The Palestinian Water Authority has sent the following response: “Selby’s claim that the Palestinian side has approved settlement projects is only partly true. Today, and for almost three years now, no Israeli settlement related project has been approved by the Palestinian side in the JWC. This has brought the JWC to an impasse and deadlock as the Israeli side is conditioning approval of Palestinian projects in the JWC on approval by the Palestinian side for Israeli settlement projects, which we refuse to do. Today the JWC discussions are mainly limited to pricing issues.
“The main reason why settlement related water supply lines have been approved in the past is that most Palestinian communities in the West Bank receive their water supply from the lines that feed the Israeli settlements. Due to the need to supply water to these communities and the Israeli refusal to approve new systems solely serving Palestinian communities, the Palestinian hand was forced to agree to projects of such nature. Also the Israeli side has always conditioned the approval of Palestinian projects on approval by Palestine of Israeli projects, despite repeated Palestinian attempts to reject this conditionality. Due to the need to construct, develop, rehabilitate and upgrade Palestinian systems to supply much needed water, the Palestinian hand was forced to approve some of the Israeli projects.

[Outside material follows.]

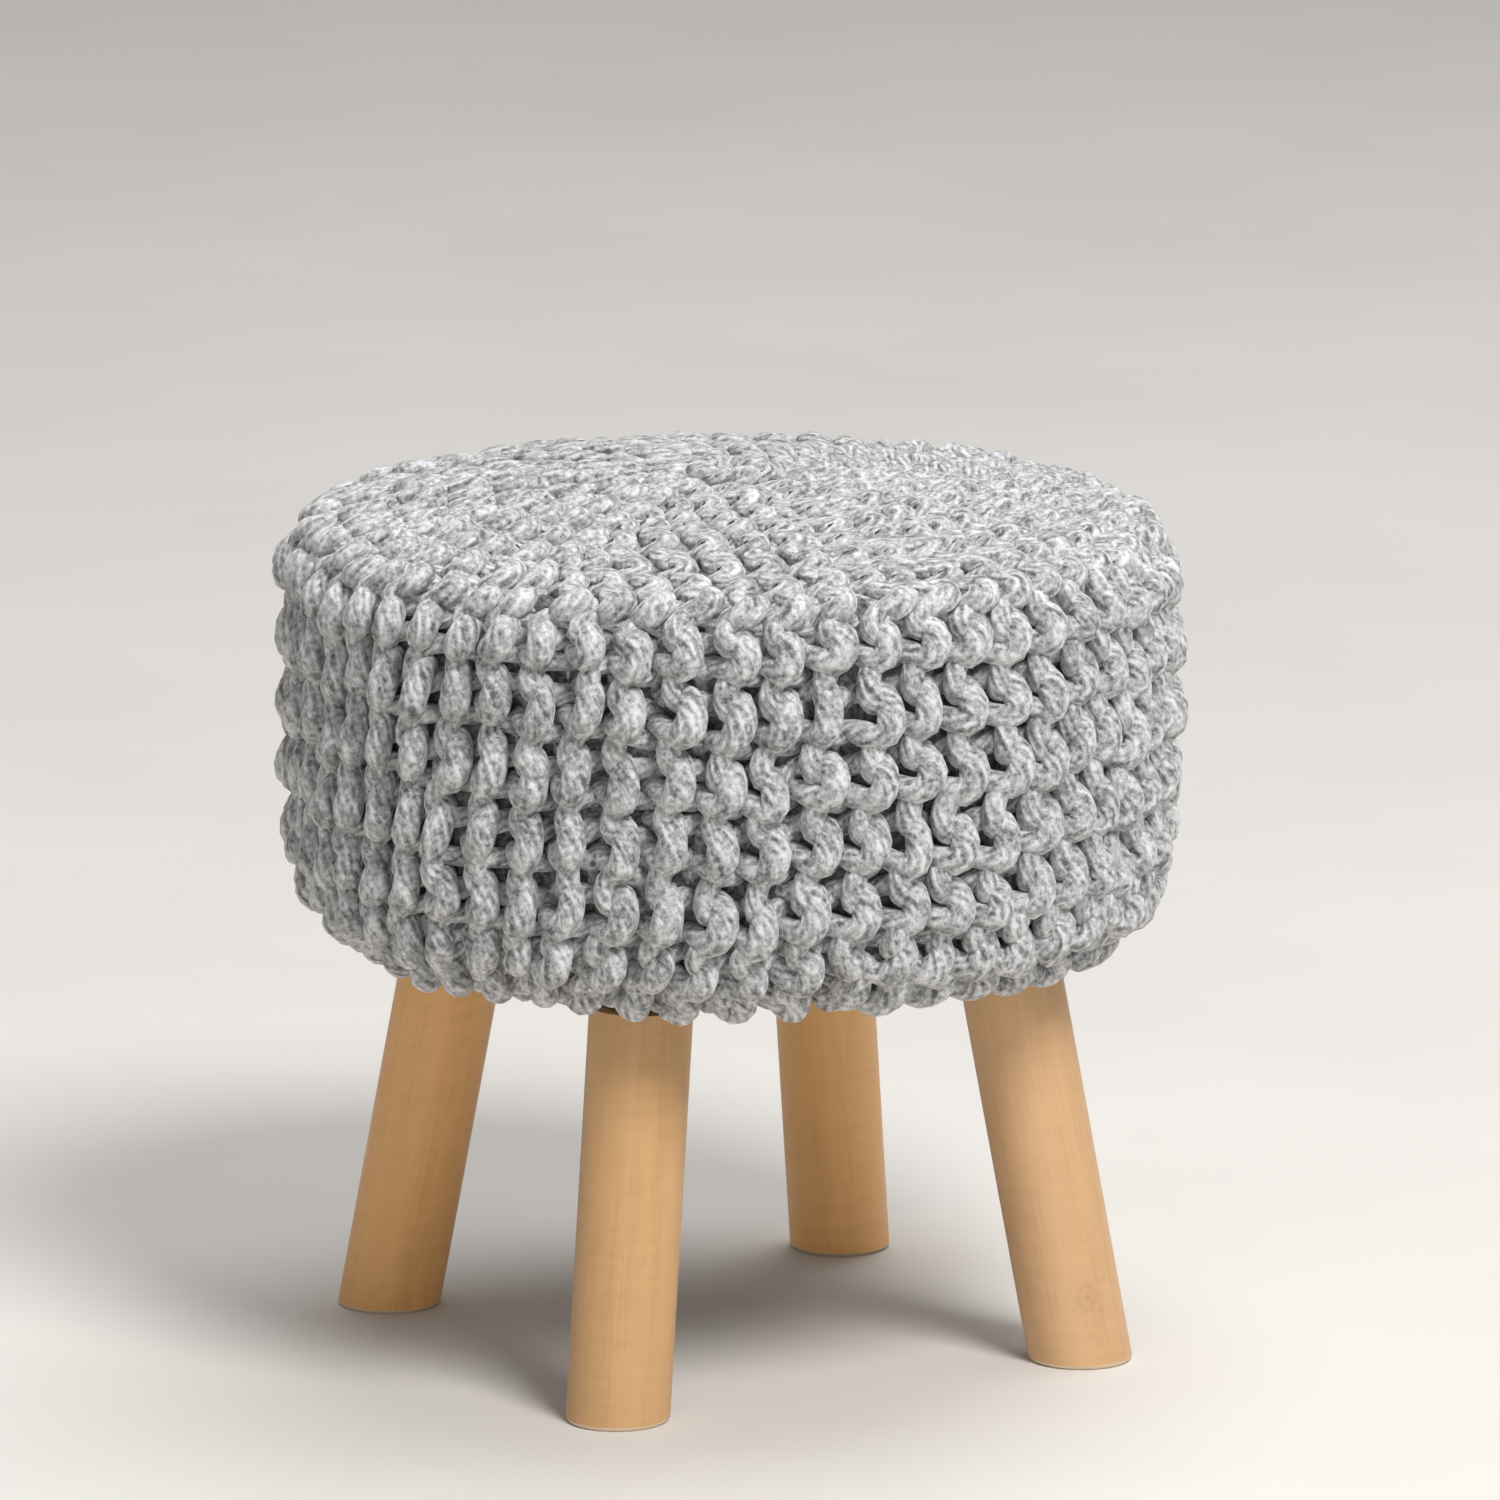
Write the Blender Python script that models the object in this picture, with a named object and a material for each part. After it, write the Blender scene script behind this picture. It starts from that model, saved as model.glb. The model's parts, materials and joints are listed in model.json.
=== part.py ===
"""A knitted pouf stool: a filled, ribbed knitted seat on four splayed round wooden legs.

Metres, +Z up. The origin is on the floor, under the middle of the seat.
"""

import math

import bmesh
import bpy

# Seat, measured over the crests of the knitted ribs
SEAT_RADIUS = 0.180
UNDERSIDE_HEIGHT = 0.1595
CROWN_HEIGHT = 0.3535           # top of the seat, at its middle
CROWN_RISE = 0.0155             # how far the middle stands above the top edge's shoulder
SIDE_BULGE = 0.001              # how far the side swells between its two edges
TOP_EDGE = (0.026, 0.033)       # reach inwards and drop of the rounded top edge
BOTTOM_EDGE = (0.043, 0.043)    # reach inwards and rise of the rounded bottom edge

# Knit: eight wedges of short rows, their ribs parallel to one side of each wedge
WEDGES = 8
RIBS_PER_WEDGE = 7
COLUMNS_PER_RIB = 4
RIB_DEPTH = 0.0055
SEAM_TURN = math.radians(-10.0)  # the direction of the first wedge's seam
GATHER_RADIUS = 0.024            # inside it the ribs run together into the gathered middle
TOP_RINGS = 12
TOP_EDGE_RINGS = 5
SIDE_RINGS = 3
BOTTOM_EDGE_RINGS = 5

# Legs
LEG_RADIUS = 0.0204
LEG_SIDES = 32
LEG_FOOT_REACH = 0.1455         # from the middle of the floor to the middle of a foot
LEG_TOP_REACH = 0.1148          # from the middle of the seat to the leg's axis at the underside
FOOT_CHAMFER = 0.0015
FOOT_CHAMFER_STEPS = 2
CLEARANCE = 0.0003              # between a leg's top and the seat
LEG_DIRECTIONS = {
    "leg_back_right": math.radians(45.0),
    "leg_back_left": math.radians(135.0),
    "leg_front_left": math.radians(225.0),
    "leg_front_right": math.radians(315.0),
}

SMOOTH_ANGLE = math.radians(50.0)


def clear_scene():
    for thing in list(bpy.data.objects):
        bpy.data.objects.remove(thing, do_unlink=True)


def make_material(name, colour, roughness, sheen=0.0):
    material = bpy.data.materials.new(name)
    material.use_nodes = True
    shader = material.node_tree.nodes["Principled BSDF"]
    shader.inputs["Base Color"].default_value = (*colour, 1.0)
    shader.inputs["Roughness"].default_value = roughness
    shader.inputs["Metallic"].default_value = 0.0
    shader.inputs["Sheen Weight"].default_value = sheen
    return material


def make_object(name, mesh, material, collection):
    if not mesh.materials:
        mesh.materials.append(material)
    thing = bpy.data.objects.new(name, mesh)
    collection.objects.link(thing)
    return thing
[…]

“Lastly, it is important to keep in mind the overall political context of the agreement on water, which was only intended as an interim agreement. The expectation was the settlements will be evacuated following a permanent status agreement and that any approvals thus will only be of temporary nature until evacuation occurs. However, following the failure of permanent status negotiations and the realization that Israel does not intend to roll back its occupation and colonization enterprise, it became clear that settlement projects will have a lasting effect and will erode the two state solution, and thus the Palestinians have rejected since several years to approve any settlement projects.”